In einer kurzen Sequenz erfahrt ihr, dass das hier nichts Persönliches ist. Es geht nur um das Geld, damit die Jägerin eine OP für ihren Mann bezahlen kann. Ihr seht den OP-Saal, den Arzt und wie er den ersten Teil der Prozedur startet. Ihr könnt jetzt diese Sequenz vor- und zurückspulen und bestimmte Details verändern. Die manipulierbaren Gedächtnisse in Remember Me setzen dann die logische Folge zusammen, es muss aber eben schlüssig bleiben. Verändert ihr die falschen Elemente, kann es sogar sein, dass in der Sequenz die Kopfgeldjägerin ihren eigenen Tod erlebt und das kann ja nicht sein.

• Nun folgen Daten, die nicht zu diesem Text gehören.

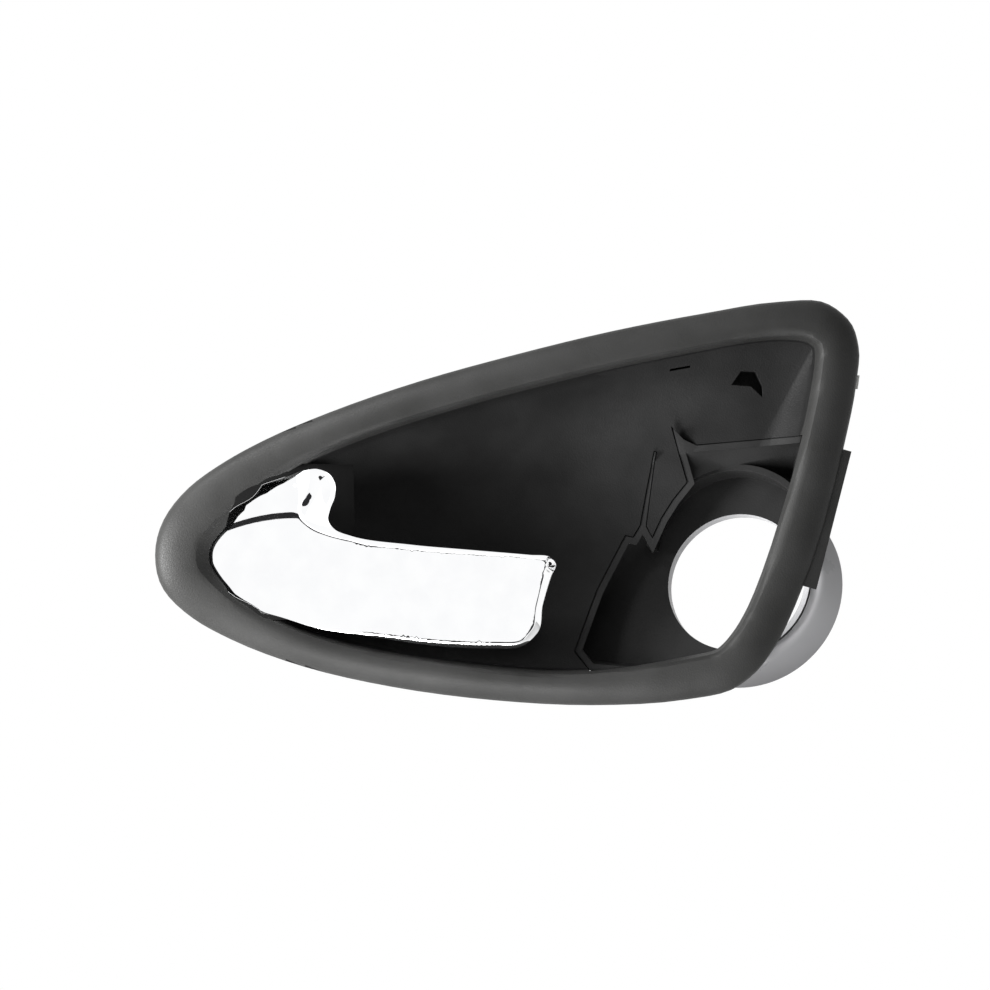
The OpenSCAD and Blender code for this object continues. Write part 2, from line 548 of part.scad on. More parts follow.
// Hinge stack from the lower ear to the upper one, measured from the hinge centre
ear_low = -0.575 * ear_gap;
ear_up = ear_low + ear_gap;
hub_low = ear_low + washer_t + 2 * seat;
hub_up = ear_up - washer_t - 2 * seat;
crank_z = ear_low + washer_t + 2.4 + crank_t / 2;
crank_up = crank_z + crank_t / 2;
coil_low = crank_up + 0.2;
coil_r = hub_r - 0.5;
neck_r = coil_r - wire_d / 2 - 0.25;
barrel_up = hub_up - 1.8;
rest_lean = lever_travel / 2;
CRANK_HALF = 3.5;
CRANK_END_R = 4.2;
NIPPLE_SLOT = 0.9;

module crank_arm() {
    rotate([0, 0, rest_lean]) {
        block(-CRANK_HALF, CRANK_HALF, 0, crank_l, crank_up - crank_t, crank_up);
        post_z(0, crank_l, crank_up - crank_t, crank_up, CRANK_END_R);
    }
}
module lever_hub() {
    color(NYLON) translate([pivot_x, hinge_d, pivot_z]) difference() {
        union() {
            post_z(0, 0, hub_low, crank_up, hub_r);
            post_z(0, 0, hub_low, hub_up, neck_r);
            post_z(0, 0, barrel_up, hub_up, hub_r);
            crank_arm();
            block(0, 10, pad_y - hinge_d, pad_y - hinge_d + pad_t, hub_low + 0.2, pad_top);
            block(hub_r + 2, 33, pad_y - hinge_d, pad_y - hinge_d + pad_t, pad_top - 12, pad_top);
            block(8, 12, wire_d / 2 + 0.1 - coil_r, pad_y - hinge_d + pad_t, pad_top - 0.5,
                coil_low + wire_d + 0.6);
        }
        post_z(0, 0, -30, 30, pin_r + run);
        rotate([0, 0, rest_lean]) post_z(0, crank_l, -20, 10, nipple_r);
        rotate([0, 0, rest_lean]) block(-far, 0, crank_l - NIPPLE_SLOT, crank_l + NIPPLE_SLOT, -20, 10);
        for (p = HUB_SCREWS) post_y(p[0], p[1], -20, 20, screw_r + 0.2);
    }
}

// Bumpers stand on the bracket's shelf, each 0.3 mm from the crank at its end of the travel
bumper_at = 17.5;
bumper_off = CRANK_HALF + bumper_r + fit;
bumper_x = -bumper_at * sin(rest_lean) - bumper_off * cos(rest_lean);
bumper_y = bumper_at * cos(rest_lean) - bumper_off * sin(rest_lean);
PEG_R = 1.2;
// Half width of an ear, and how far one solid runs into the next
EAR_HALF = hub_r;
MERGE = 0.5;
// Shelf of the bumpers: where it begins, and how far it runs past them
SHELF_Y = 11.5;
SHELF_PAST = 3;
// Fork of the sheath: half length along the sheath, half height, and half width of its slot
FORK_HALF = 2;
FORK_UP = 6.8;
FORK_SLOT = 3.2;
CLIP_HALF = 3.6;
slot_x = (bracket_y - hinge_d + bracket_t) * tan(rest_lean) + CRANK_HALF / cos(rest_lean) + 1;
seat_x = -21;
cable_y = crank_l * cos(rest_lean);

module ear(z) {
    post_z(0, 0, z, z + ear_t, EAR_HALF);
    block(-EAR_HALF, EAR_HALF, 0, bracket_y - hinge_d + MERGE, z, z + ear_t);
}
module pivot_bracket() {
    plate_y = bracket_y - hinge_d + seat;
    reach_x = pocket_back + 2;
    color(NYLON) translate([pivot_x, hinge_d, pivot_z]) difference() {
        union() {
            prism(plate_y, plate_y + bracket_t) polygon([[-28.5, -6], [-28.5, 14], [0, 0.5 * lever_h + 7.5],
                [24, 0.5 * lever_h + 7.5], [reach_x, 0.5 * lever_h + 3], [reach_x, -24],
                [16, -0.5 * lever_h - 3.5],
                [0, -0.5 * lever_h - 3.5]]);
            ear(ear_up);
            ear(ear_low - ear_t);
            block(bumper_x - SHELF_PAST, -bumper_x + SHELF_PAST, SHELF_Y, plate_y + MERGE, ear_low - ear_t,
                ear_low);
            for (side = [-1, 1]) post_z(side * bumper_x, bumper_y, ear_low - 1, crank_up, PEG_R);
            // Fork that holds the end of the cable's sheath, with two ribs
            block(seat_x - FORK_HALF, seat_x + FORK_HALF, plate_y + bracket_t - MERGE, cable_y + 4.5,
                crank_z - FORK_UP, crank_z + FORK_UP);
            for (z = [-FORK_UP, FORK_UP - 2]) block(seat_x - FORK_HALF, seat_x + 7,
                plate_y + bracket_t - MERGE, plate_y + 6, crank_z + z, crank_z + z + 2);
        }
        block(-slot_x, slot_x, plate_y - 1, plate_y + 5, crank_up - crank_t - 1, crank_up + 1);
        block(seat_x - 5, seat_x + 5, cable_y - FORK_SLOT, cable_y + 20, crank_z - FORK_SLOT,
            crank_z + FORK_SLOT);
        post_z(0, 0, -30, 30, pin_r + run);
        for (p = HINGE_SCREWS) post_y(p[0] - pivot_x, p[1] - pivot_z, 0, 60, screw_r + 0.2);
    }
}
module pivot_pin() {
    color(ZINC) translate([pivot_x, hinge_d, pivot_z]) difference() {
        union() {
            post_z(0, 0, ear_low - ear_t - 1.6, ear_up + ear_t + 0.5, pin_r);
            post_z(0, 0, ear_up + ear_t + seat, ear_up + ear_t + 1, pin_r + 1.2);
        }
        difference() {
            post_z(0, 0, ear_low - ear_t - 0.8, ear_low - ear_t - 0.1, pin_r + 1);
            post_z(0, 0, ear_low - ear_t - 1, ear_low - ear_t, pin_r - 0.5);
        }
    }
}
module pin_clip() {
    z = ear_low - ear_t;
    color(ZINC) translate([pivot_x, hinge_d, pivot_z]) difference() {
        post_z(0, 0, z - 0.7, z - 0.2, pin_r + 1.9);
        post_z(0, 0, z - 2, z, pin_r - 0.45);
        block(-pin_r * 0.7, pin_r * 0.7, 0, 10, z - 2, z);
    }
}
module hinge_washer(z) {
    color(PALE) translate([pivot_x, hinge_d, pivot_z]) difference() {
        post_z(0, 0, z, z + washer_t, hub_r);
        post_z(0, 0, z - 1, z + 2, pin_r + 0.1);
    }
}
module pivot_washer_lower() { hinge_washer(ear_low + seat); }
module pivot_washer_upper() { hinge_washer(ear_up - seat - washer_t); }

// Torsion spring: a leg on the hub's post, the coil, and a leg back to the bracket
SIDES = 8;
TURN_STEPS = 14;
leg_hub = 12;
leg_back = bracket_y - hinge_d - 0.8;
pitch = (barrel_up - 0.3 - coil_low - wire_d) / turns;
coil_z = coil_low + wire_d / 2;
spring_path = concat(
    [[leg_hub, -coil_r, coil_z], [leg_hub / 2, -coil_r, coil_z]],
    [for (i = [0:turns * TURN_STEPS]) let (a = -90 - 360 * i / TURN_STEPS)
        [coil_r * cos(a), coil_r * sin(a), coil_z + pitch * i / TURN_STEPS]],
    [for (i = [1:3]) let (a = -90 - 30 * i) [coil_r * cos(a), coil_r * sin(a), coil_z + pitch * turns]],
    [[-coil_r, leg_back / 2, coil_z + pitch * turns], [-coil_r, leg_back, coil_z + pitch * turns]]);
function unit(v) = v / norm(v);
function path_dir(p, i) = unit(p[min(i + 1, len(p) - 1)] - p[max(i - 1, 0)]);
function path_ring(p, i, r, n) = let (d = path_dir(p, i), u = unit(cross(d, [0, 0, 1])), v = cross(u, d))
    [for (k = [0:n - 1]) p[i] + r * (cos(360 * k / n) * u + sin(360 * k / n) * v)];
module sweep(p, r, n) {
    m = len(p);
    points = [for (i = [0:m - 1]) each path_ring(p, i, r, n)];
    faces = concat([[for (k = [n - 1:-1:0]) k]],
        [for (i = [0:m - 2]) each band(n, i * n, (i + 1) * n)],
        [[for (k = [0:n - 1]) (m - 1) * n + k]]);
    polyhedron(points, faces);
}
module return_spring() {
    color(ZINC) translate([pivot_x, hinge_d, pivot_z]) sweep(spring_path, wire_d / 2, SIDES);
}

module bumper(side) {
    color(RUBBER) translate([pivot_x + side * bumper_x, hinge_d + bumper_y, pivot_z]) difference() {
        post_z(0, 0, ear_low + seat, crank_up - 0.4, bumper_r);
        post_z(0, 0, ear_low - 1, crank_up + 1, PEG_R + 0.05);
    }
}
module rest_bumper() { bumper(1); }
module travel_bumper() { bumper(-1); }

// Clip in the bracket's fork, with a flange on either side of it
module cable_clip() {
    color(PALE) translate([pivot_x + seat_x, hinge_d + cable_y, pivot_z + crank_z]) difference() {
        union() {
            block(-CLIP_HALF, CLIP_HALF, 0.1 - FORK_SLOT, 4.5, 0.1 - FORK_SLOT, FORK_SLOT - 0.1);
            for (x = [-CLIP_HALF, FORK_HALF + 0.1]) block(x, x + CLIP_HALF - FORK_HALF - 0.1,
                0.1 - FORK_SLOT, 4.5, -4.6, 4.6);
        }
        translate([-10, 0, 0]) rotate([0, 90, 0]) cylinder(r = sheath_r, h = 20, $fn = 48);
        block(-10, 10, 0, 10, -sheath_r * 0.6, sheath_r * 0.6);
    }
}

// Pan-head screw along Y: its head sits on y, and its thread runs to the front
module screw(p, y, l) {
    difference() {
        union() {
            post_y(p[0], p[1], y - l, y + 1, screw_r - seat);
            post_y(p[0], p[1], y + seat, y + 2, head_r);
        }
        for (a = [45, 135]) translate([p[0], y + 2, p[1]]) rotate([0, a, 0])
            block(-1.8, 1.8, -1, 1, -0.35, 0.35);
    }
}
module hub_screw(i) {
    p = HUB_SCREWS[i];
    color(ZINC) screw([pivot_x + p[0], pivot_z + p[1]], pad_y + pad_t, pad_t + HUB_BITE);
}
module bracket_screw(i) { color(ZINC) screw(HINGE_SCREWS[i], bracket_y + seat + bracket_t, 9); }
module cup_screw(i) { color(ZINC) screw(CUP_SCREWS[i], lug_y + 2.4, 9); }

// Barbed clip that is pushed onto a blade behind the ring
module panel_clip(i) {
    color(PALE) at_clip(i) difference() {
        translate([0, 0, -2.3]) linear_extrude(4.6)
            polygon([[-4.6, 1.2], [-4.6, 3.4], [-2, 9.5], [2, 9.5], [4.6, 3.4], [4.6, 1.2]]);
        block(-1.1, 1.1, 0, 7.2, -4, 4);
        for (side = [-1, 1]) translate([side * 2.6, 2.6, -4]) linear_extrude(8)
            polygon([[-0.9, -3], [0.9, -3], [0, 3.6]]);
    }
}

housing();
speaker_cup();
lever();
lever_hub();
pivot_bracket();
pivot_pin();
pin_clip();
pivot_washer_lower();
pivot_washer_upper();
return_spring();
rest_bumper();
travel_bumper();
cable_clip();
hub_screw(0);  // hub_screw_1
hub_screw(1);  // hub_screw_2
bracket_screw(0);  // bracket_screw_1
bracket_screw(1);  // bracket_screw_2
bracket_screw(2);  // bracket_screw_3
cup_screw(0);  // cup_screw_1
cup_screw(1);  // cup_screw_2
cup_screw(2);  // cup_screw_3
panel_clip(0);  // panel_clip_1
panel_clip(1);  // panel_clip_2
panel_clip(2);  // panel_clip_3
panel_clip(3);  // panel_clip_4
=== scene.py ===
"""Car interior door handle: materials, soft studio light and the photograph's view."""
import json
import math

import bpy
import numpy as np
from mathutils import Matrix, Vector
from mathutils.geometry import delaunay_2d_cdt

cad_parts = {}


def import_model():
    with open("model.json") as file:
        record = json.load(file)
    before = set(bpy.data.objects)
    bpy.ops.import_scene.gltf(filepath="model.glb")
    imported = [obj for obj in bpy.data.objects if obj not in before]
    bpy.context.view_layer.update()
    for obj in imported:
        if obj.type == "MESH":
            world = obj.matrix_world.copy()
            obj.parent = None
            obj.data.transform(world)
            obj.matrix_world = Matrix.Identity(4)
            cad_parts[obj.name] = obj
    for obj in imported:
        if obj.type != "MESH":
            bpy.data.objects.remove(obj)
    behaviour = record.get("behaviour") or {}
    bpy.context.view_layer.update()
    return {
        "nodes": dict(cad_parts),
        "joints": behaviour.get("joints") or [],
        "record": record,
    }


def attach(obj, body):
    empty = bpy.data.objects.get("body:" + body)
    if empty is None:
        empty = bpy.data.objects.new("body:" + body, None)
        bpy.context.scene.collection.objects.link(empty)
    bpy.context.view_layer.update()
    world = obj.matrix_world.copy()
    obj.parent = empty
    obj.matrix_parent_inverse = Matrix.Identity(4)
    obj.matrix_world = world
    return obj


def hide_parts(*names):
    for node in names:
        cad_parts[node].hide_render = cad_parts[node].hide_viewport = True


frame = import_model()
nodes = frame["nodes"]

MM = 0.001
SAME_PLACE = 0.002 * MM
SMOOTH_LIMIT = math.radians(38)
TINY = 1e-9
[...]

Sie würde sich dieser Erinnerung widersetzen. Stattdessen lasst ihr sie glauben, der Arzt hätte einen Fehler gemacht und ihren Mann getötet.
Die manipulierbaren Gedächtnisse in Remember Me setzen dann die logische Folge zusammen, es muss aber eben schlüssig bleiben.

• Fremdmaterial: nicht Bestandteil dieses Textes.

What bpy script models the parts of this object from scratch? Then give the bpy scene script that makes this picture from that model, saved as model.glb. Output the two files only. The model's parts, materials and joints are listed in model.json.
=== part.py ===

Sie ist jetzt überzeugt, dass der Konzern-Doc und damit eben auch der Konzern ihr Leben versaut hätten und statt euch zu töten, scheint sie sich kurz neu zu orientieren "erinnert" sich und hilft euch danach, schließlich seid ihr ja auch gegen den Konzern. Ich bin gespannt, wie sie reagiert, wenn sie erfährt, dass ihr Mann wirklich tot ist, das aber, weil sie eben nicht euch getötet und abgeliefert hat. Freundschaften, auf die man bauen kann ...

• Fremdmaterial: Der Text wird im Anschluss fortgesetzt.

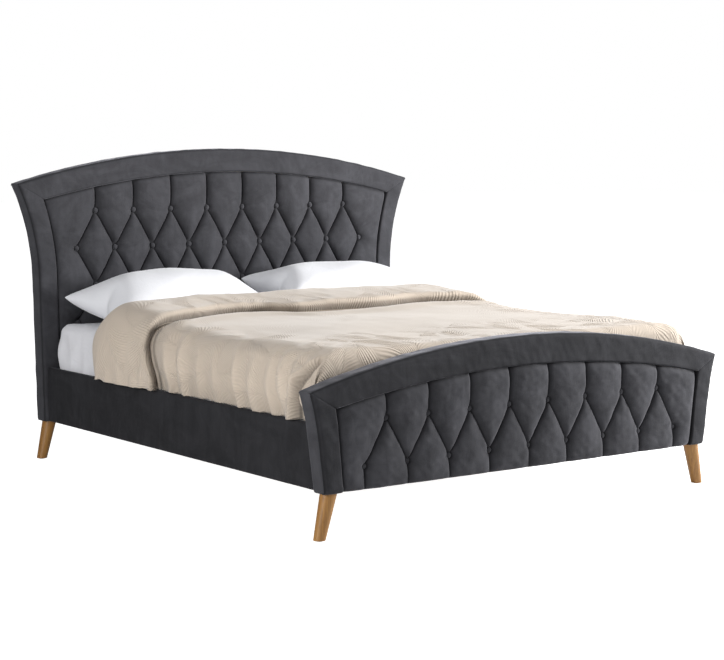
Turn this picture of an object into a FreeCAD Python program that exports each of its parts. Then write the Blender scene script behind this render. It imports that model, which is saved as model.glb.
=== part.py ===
"""Upholstered bed with an arched, deep-buttoned headboard and footboard, in millimetres.

The origin is on the floor at the middle of the bed. +X runs across the bed, to the right as seen from its
foot, +Y runs from the footboard to the headboard and +Z is up. Each sub-part has its own STEP file in parts/.
"""
import FreeCAD, Part
import math
import os
import re

import Sketcher

document = FreeCAD.newDocument("UpholsteredBed")
sheet = document.addObject("Spreadsheet::Sheet", "Sizes")

SIZES = {
    # The two upholstered boards: layers from the front face to the back.
    "board_bottom": 168, "board_thickness": 80, "pad_depth": 24, "face_ply": 9, "back_ply": 3, "back_foam": 5,
    "edge_foam": 8, "seam_gap": 0.6,
    # Where the boards stand: the clear length between them takes the mattress.
    "clear_length": 2050,
    # Headboard face, half widths from the middle and heights from the floor.
    "head_bottom_half": 946, "head_waist_half": 960, "head_waist_height": 800, "head_corner_half": 1055,
    "head_corner_height": 1210, "head_apex_height": 1356, "head_flare": 1000,
    "head_panel_bottom_half": 862, "head_panel_waist_half": 875, "head_panel_corner_half": 933,
    "head_panel_corner_height": 1141, "head_panel_apex_height": 1252, "head_panel_flare": 1130,
    "head_post_top": 1060, "head_arch_rise": 150,
    # Footboard face.
    "foot_bottom_half": 945, "foot_waist_half": 970, "foot_waist_height": 359, "foot_corner_half": 1008,
    "foot_corner_height": 532, "foot_apex_height": 672, "foot_flare": 1040,
    "foot_panel_bottom_half": 865, "foot_panel_waist_half": 884, "foot_panel_corner_half": 898,
    "foot_panel_corner_height": 468, "foot_panel_apex_height": 560, "foot_panel_flare": 1970,
    "foot_post_top": 445, "foot_arch_rise": 100,
    # Buttons, in staggered rows.
    "button_pitch": 193, "button_radius": 11, "button_depth": 14, "button_crown": 4,
    "head_first_row": 1089, "foot_first_row": 418, "row_drop": 165,
    # Timber frame inside the boards.
    "post_inner": 864, "post_outer": 934, "cross_rail_height": 70, "middle_rail_height": 640,
    # Side rails.
    "rail_half": 930, "rail_top": 407, "rail_ply": 18, "rail_foam": 5,
    # Legs.
    "leg_top_reach": 906, "leg_foot_reach": 946, "leg_set_back": 40, "leg_top_radius": 31,
    "leg_foot_radius": 22.5, "glide_height": 3, "glide_radius": 12,
    # Fixings.
    "bolt_radius": 4, "bolt_head_radius": 7.5, "bolt_head_height": 5.5, "bolt_into_board": 60,
    "bolt_into_rail": 23, "bracket_steel": 4, "bracket_width": 60, "bracket_height": 130, "bracket_base": 190,
    "bracket_hole_inset": 24, "leg_bolt_length": 70,
    # Slatted base.
    "mattress_base": 346, "slat_thickness": 8, "slat_width": 60, "slat_crown": 8, "slat_count": 14,
    "slat_end_gap": 90, "slat_clearance": 0.5, "slat_headroom": 1.5, "holder_wall": 3, "holder_length": 45,
    "ledge_width": 34, "ledge_height": 40, "centre_rail_width": 60, "centre_rail_height": 50,
    "centre_rail_wall": 2, "centre_leg_radius": 20, "centre_leg_reach": 342, "hanger_steel": 3,
    "hanger_length": 50,
    # Bedding.
    "mattress_half": 900, "mattress_length": 2000, "mattress_height": 250, "mattress_corner": 70,
    "mattress_edge": 22, "soft_gap": 1,
    "pillow_length": 820, "pillow_depth": 430, "pillow_height": 240, "pillow_centre": 462,
    "pillow_back": 1012, "duvet_thickness": 52, "duvet_side": 28, "duvet_foot": 1010, "duvet_head": 560,
    "fold_front": 190, "fold_rise": 74,
}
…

Ein zweites Beispiel ist eine Sequenz, in der ein anderer Widerstandskämpfer dank seiner Zugangsberechtigung einen gesicherten Bereich auskundschaftet und sich dort Kameras, Wachen und mehr anguckt. Ihr könnt, während ihr in diesen Bereich einbrecht, auf seine Erinnerungen zugreifen und so sehen, was euch hinter der nächsten Ecke erwartet. Zumindest solange keiner was umgestellt hat ...
Die Sequenzen geben spielerisch zum Start nicht so wahnsinnig viel her, da ihre Abläufe natürlich weitestgehend definiert sein müssen. Aussehen tut es jedoch stimmig genug und als inhaltliches Element bieten sie wahnsinnig viel Spielraum für die Handlung. Lassen wir uns überraschen, wo es damit am Ende dann hingeht.
Gebt diesem Spiel viel Geld und Grafiker und Soundtechniker und alles, was man sonst noch braucht, um es so schön zu machen, wie nur irgend möglich. Auf spielerischer Seite ist alles unkompliziert, vertraut und unterhaltsam. Ob die Erinnerungssequenzen und der Kombo-Baukasten im späteren Verlauf sich noch wirklich entfaltet, muss man sehen. Ich habe meine leisen Zweifel, dass da viel mehr kommt, aber das stört mich hier nicht. Es ist eine Art Prügel-Cyberpunk-Uncharted und als solches spielt es sich bisher absolut solide. Die Welt und ihre kleinen Details jedoch sind das echte Highlight dieses Spiels und hier tobt man sich schon in der ersten Stunde gut aus. Hier erwarte ich auch noch viel, viel mehr bis zum wie auch immer gearteten Ende. Ich bleibe dabei, dass Cyberpunk inhaltlich nichts Bewegendes mehr zu bieten hat, selbst wenn jetzt Erinnerungs-Shuffle gespielt wird. Aber dass es immer wieder frisch aussehende Spielarten gibt, die das Auge erfreuen, diesen Beweis scheint Remember Me antreten zu wollen.